__EXERCISE__: The data below needs to be returned exactly, line for line.

__RECORDED INFORMATION__:
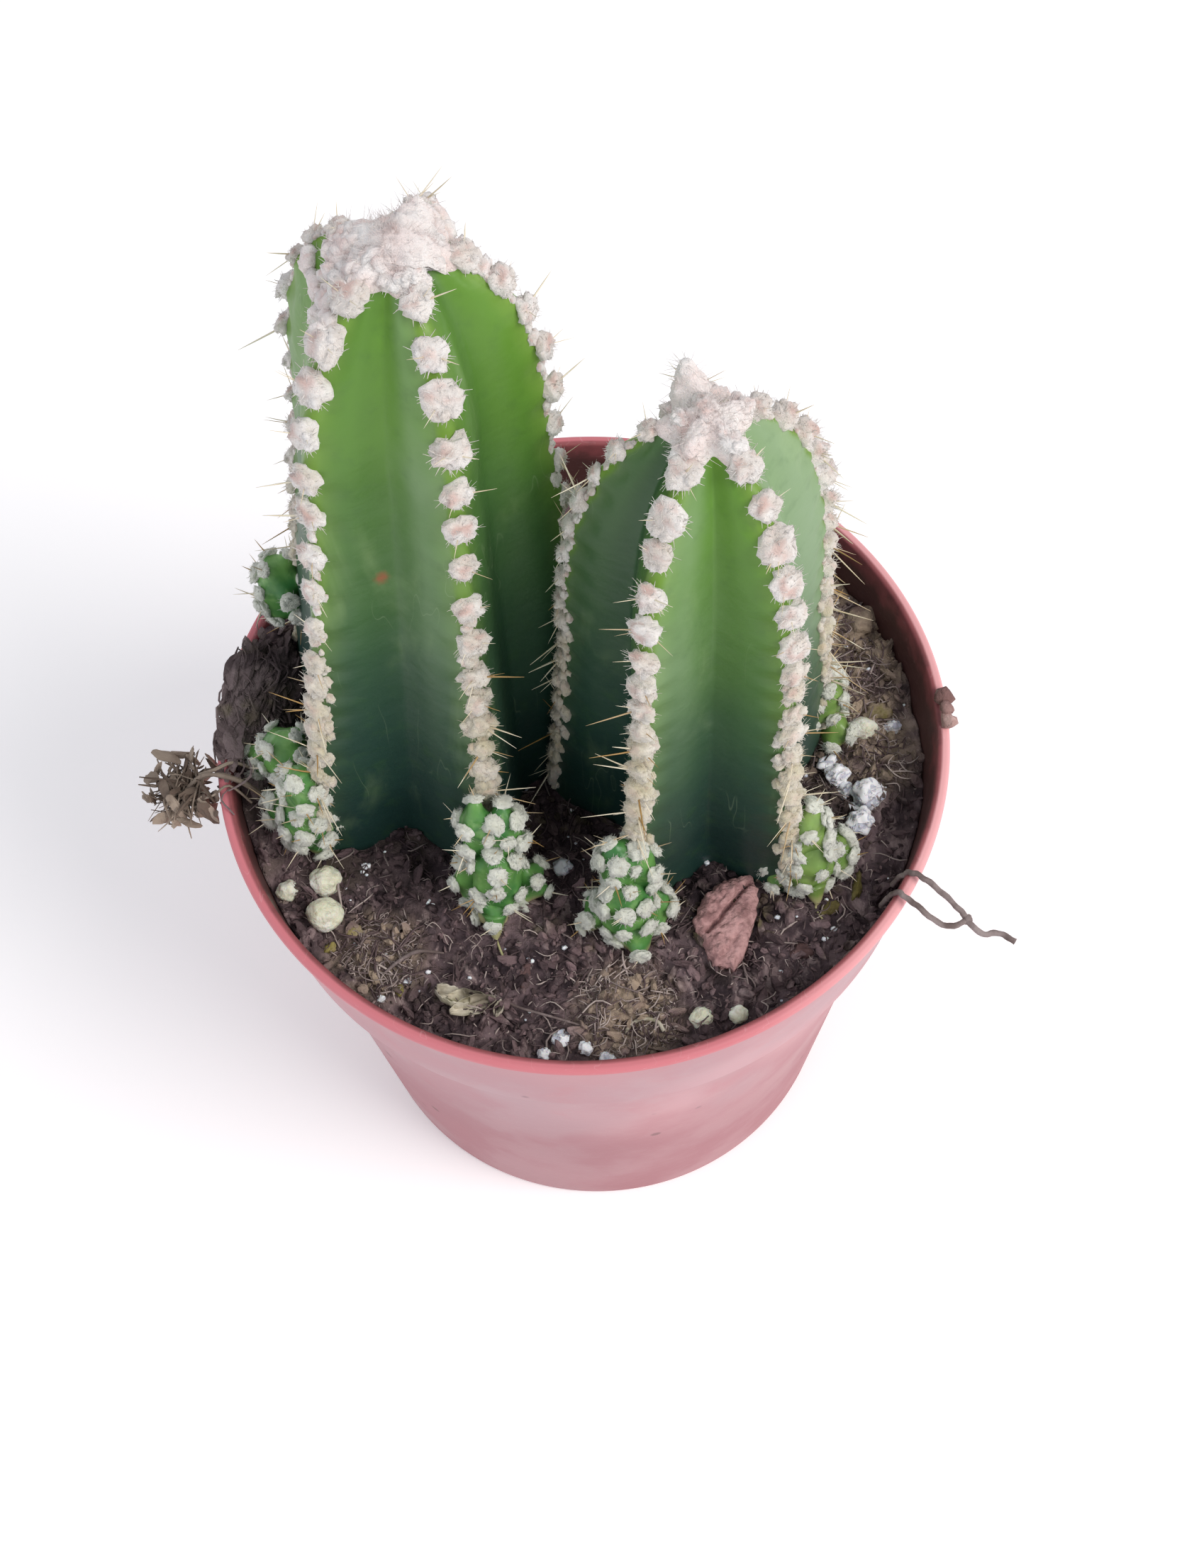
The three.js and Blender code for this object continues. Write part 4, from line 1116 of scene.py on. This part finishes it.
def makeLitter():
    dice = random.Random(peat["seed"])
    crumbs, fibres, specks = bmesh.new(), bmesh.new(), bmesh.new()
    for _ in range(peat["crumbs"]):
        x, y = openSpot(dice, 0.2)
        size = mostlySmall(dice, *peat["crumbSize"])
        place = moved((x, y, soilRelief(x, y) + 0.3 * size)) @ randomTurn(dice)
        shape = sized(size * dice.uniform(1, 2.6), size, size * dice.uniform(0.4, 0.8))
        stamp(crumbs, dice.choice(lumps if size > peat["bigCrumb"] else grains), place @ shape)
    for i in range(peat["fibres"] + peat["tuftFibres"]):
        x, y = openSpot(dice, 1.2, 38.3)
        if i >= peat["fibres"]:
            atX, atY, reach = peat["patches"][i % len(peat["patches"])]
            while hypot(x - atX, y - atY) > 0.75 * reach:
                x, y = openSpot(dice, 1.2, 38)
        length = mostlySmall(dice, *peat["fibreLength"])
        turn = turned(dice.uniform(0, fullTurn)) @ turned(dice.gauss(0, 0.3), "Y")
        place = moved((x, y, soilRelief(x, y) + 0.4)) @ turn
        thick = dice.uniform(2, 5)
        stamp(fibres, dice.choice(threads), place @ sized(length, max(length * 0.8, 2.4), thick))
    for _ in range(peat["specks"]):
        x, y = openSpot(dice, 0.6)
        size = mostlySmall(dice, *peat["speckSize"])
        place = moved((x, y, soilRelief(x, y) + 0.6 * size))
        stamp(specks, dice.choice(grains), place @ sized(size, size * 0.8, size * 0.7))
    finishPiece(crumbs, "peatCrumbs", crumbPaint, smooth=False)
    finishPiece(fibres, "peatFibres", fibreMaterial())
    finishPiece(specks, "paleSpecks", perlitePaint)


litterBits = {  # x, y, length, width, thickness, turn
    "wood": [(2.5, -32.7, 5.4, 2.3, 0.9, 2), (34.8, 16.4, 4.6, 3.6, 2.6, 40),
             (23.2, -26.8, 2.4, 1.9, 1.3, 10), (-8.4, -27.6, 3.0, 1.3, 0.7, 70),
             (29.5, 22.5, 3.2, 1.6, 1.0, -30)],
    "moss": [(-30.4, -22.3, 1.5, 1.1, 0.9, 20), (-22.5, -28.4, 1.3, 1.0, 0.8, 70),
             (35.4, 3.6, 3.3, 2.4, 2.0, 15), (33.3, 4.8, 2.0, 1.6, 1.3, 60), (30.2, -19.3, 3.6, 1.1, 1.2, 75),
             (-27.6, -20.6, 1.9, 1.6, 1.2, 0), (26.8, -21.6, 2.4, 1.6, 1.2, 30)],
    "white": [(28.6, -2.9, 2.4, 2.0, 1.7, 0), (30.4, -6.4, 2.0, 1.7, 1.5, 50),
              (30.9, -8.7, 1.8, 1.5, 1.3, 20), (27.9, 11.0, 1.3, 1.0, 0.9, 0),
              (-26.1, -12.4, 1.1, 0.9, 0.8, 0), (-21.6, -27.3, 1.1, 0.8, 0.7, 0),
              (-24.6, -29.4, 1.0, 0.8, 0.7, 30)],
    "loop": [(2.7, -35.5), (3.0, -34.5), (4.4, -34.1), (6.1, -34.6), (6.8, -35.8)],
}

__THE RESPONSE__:
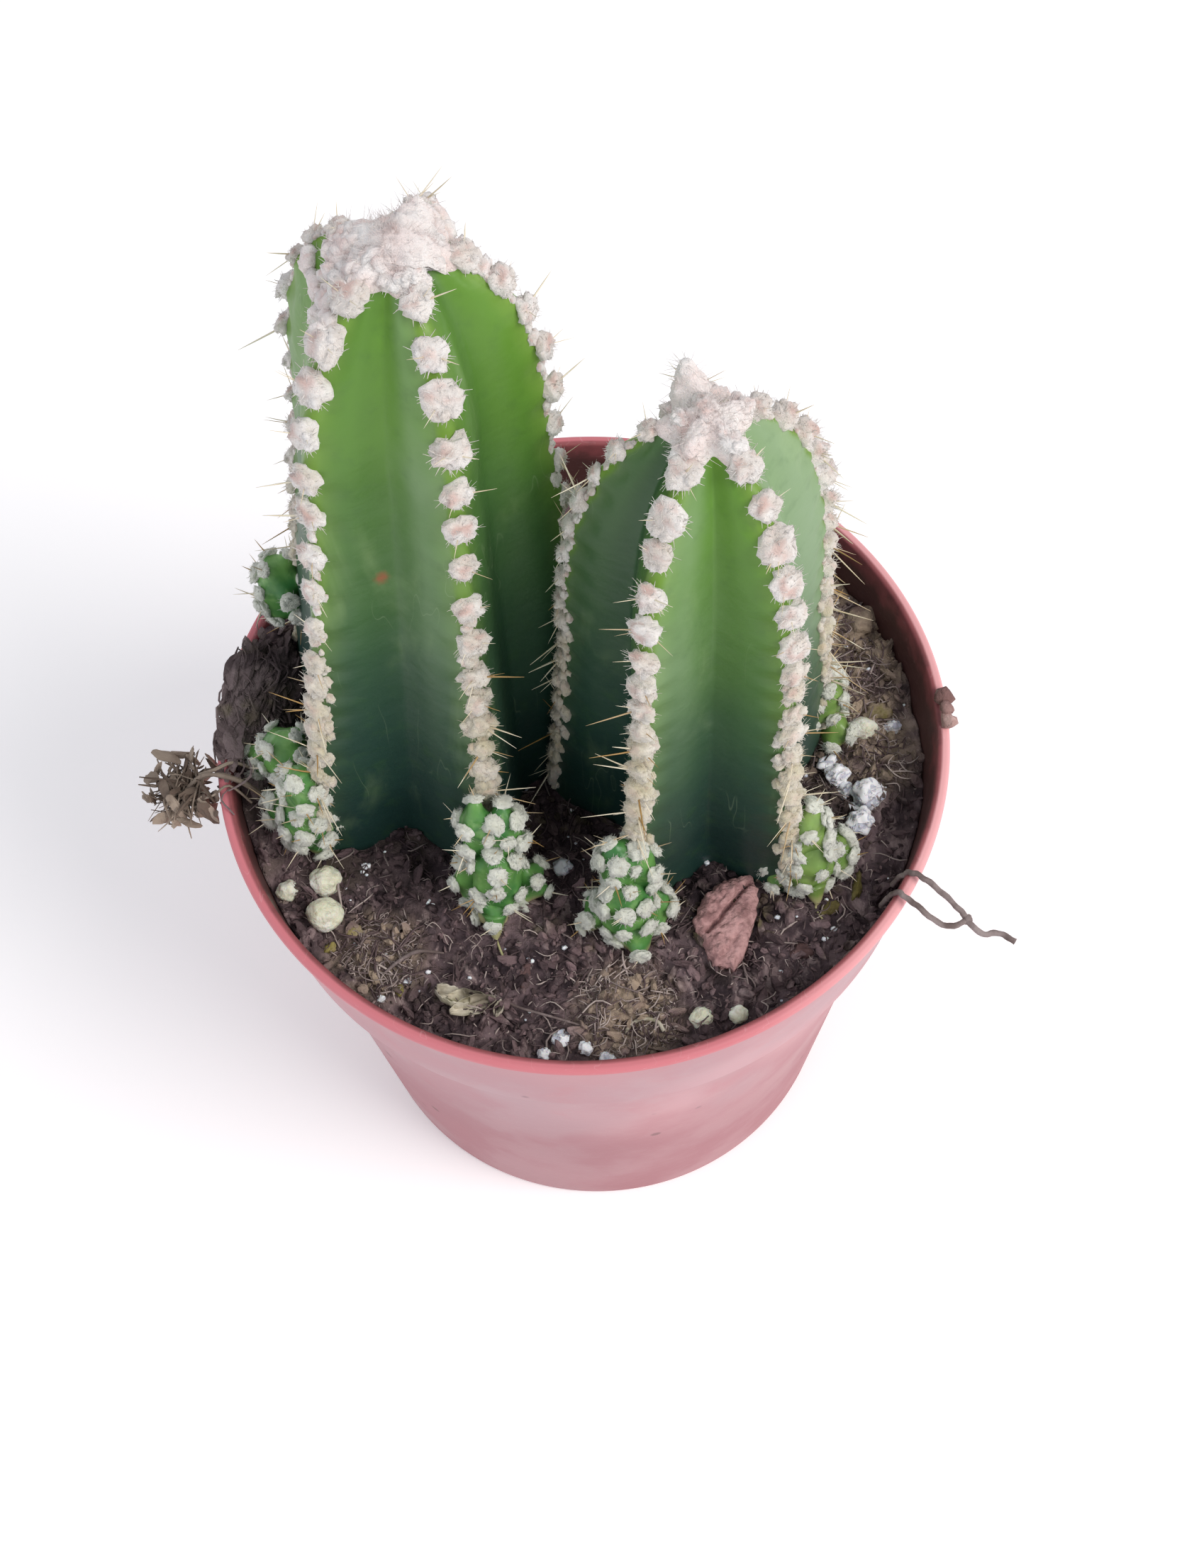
The three.js and Blender code for this object continues. Write part 4, from line 1116 of scene.py on. This part finishes it.
def makeLitter():
    dice = random.Random(peat["seed"])
    crumbs, fibres, specks = bmesh.new(), bmesh.new(), bmesh.new()
    for _ in range(peat["crumbs"]):
        x, y = openSpot(dice, 0.2)
        size = mostlySmall(dice, *peat["crumbSize"])
        place = moved((x, y, soilRelief(x, y) + 0.3 * size)) @ randomTurn(dice)
        shape = sized(size * dice.uniform(1, 2.6), size, size * dice.uniform(0.4, 0.8))
        stamp(crumbs, dice.choice(lumps if size > peat["bigCrumb"] else grains), place @ shape)
    for i in range(peat["fibres"] + peat["tuftFibres"]):
        x, y = openSpot(dice, 1.2, 38.3)
        if i >= peat["fibres"]:
            atX, atY, reach = peat["patches"][i % len(peat["patches"])]
            while hypot(x - atX, y - atY) > 0.75 * reach:
                x, y = openSpot(dice, 1.2, 38)
        length = mostlySmall(dice, *peat["fibreLength"])
        turn = turned(dice.uniform(0, fullTurn)) @ turned(dice.gauss(0, 0.3), "Y")
        place = moved((x, y, soilRelief(x, y) + 0.4)) @ turn
        thick = dice.uniform(2, 5)
        stamp(fibres, dice.choice(threads), place @ sized(length, max(length * 0.8, 2.4), thick))
    for _ in range(peat["specks"]):
        x, y = openSpot(dice, 0.6)
        size = mostlySmall(dice, *peat["speckSize"])
        place = moved((x, y, soilRelief(x, y) + 0.6 * size))
        stamp(specks, dice.choice(grains), place @ sized(size, size * 0.8, size * 0.7))
    finishPiece(crumbs, "peatCrumbs", crumbPaint, smooth=False)
    finishPiece(fibres, "peatFibres", fibreMaterial())
    finishPiece(specks, "paleSpecks", perlitePaint)


litterBits = {  # x, y, length, width, thickness, turn
    "wood": [(2.5, -32.7, 5.4, 2.3, 0.9, 2), (34.8, 16.4, 4.6, 3.6, 2.6, 40),
             (23.2, -26.8, 2.4, 1.9, 1.3, 10), (-8.4, -27.6, 3.0, 1.3, 0.7, 70),
             (29.5, 22.5, 3.2, 1.6, 1.0, -30)],
    "moss": [(-30.4, -22.3, 1.5, 1.1, 0.9, 20), (-22.5, -28.4, 1.3, 1.0, 0.8, 70),
             (35.4, 3.6, 3.3, 2.4, 2.0, 15), (33.3, 4.8, 2.0, 1.6, 1.3, 60), (30.2, -19.3, 3.6, 1.1, 1.2, 75),
             (-27.6, -20.6, 1.9, 1.6, 1.2, 0), (26.8, -21.6, 2.4, 1.6, 1.2, 30)],
    "white": [(28.6, -2.9, 2.4, 2.0, 1.7, 0), (30.4, -6.4, 2.0, 1.7, 1.5, 50),
              (30.9, -8.7, 1.8, 1.5, 1.3, 20), (27.9, 11.0, 1.3, 1.0, 0.9, 0),
              (-26.1, -12.4, 1.1, 0.9, 0.8, 0), (-21.6, -27.3, 1.1, 0.8, 0.7, 0),
              (-24.6, -29.4, 1.0, 0.8, 0.7, 30)],
    "loop": [(2.7, -35.5), (3.0, -34.5), (4.4, -34.1), (6.1, -34.6), (6.8, -35.8)],
}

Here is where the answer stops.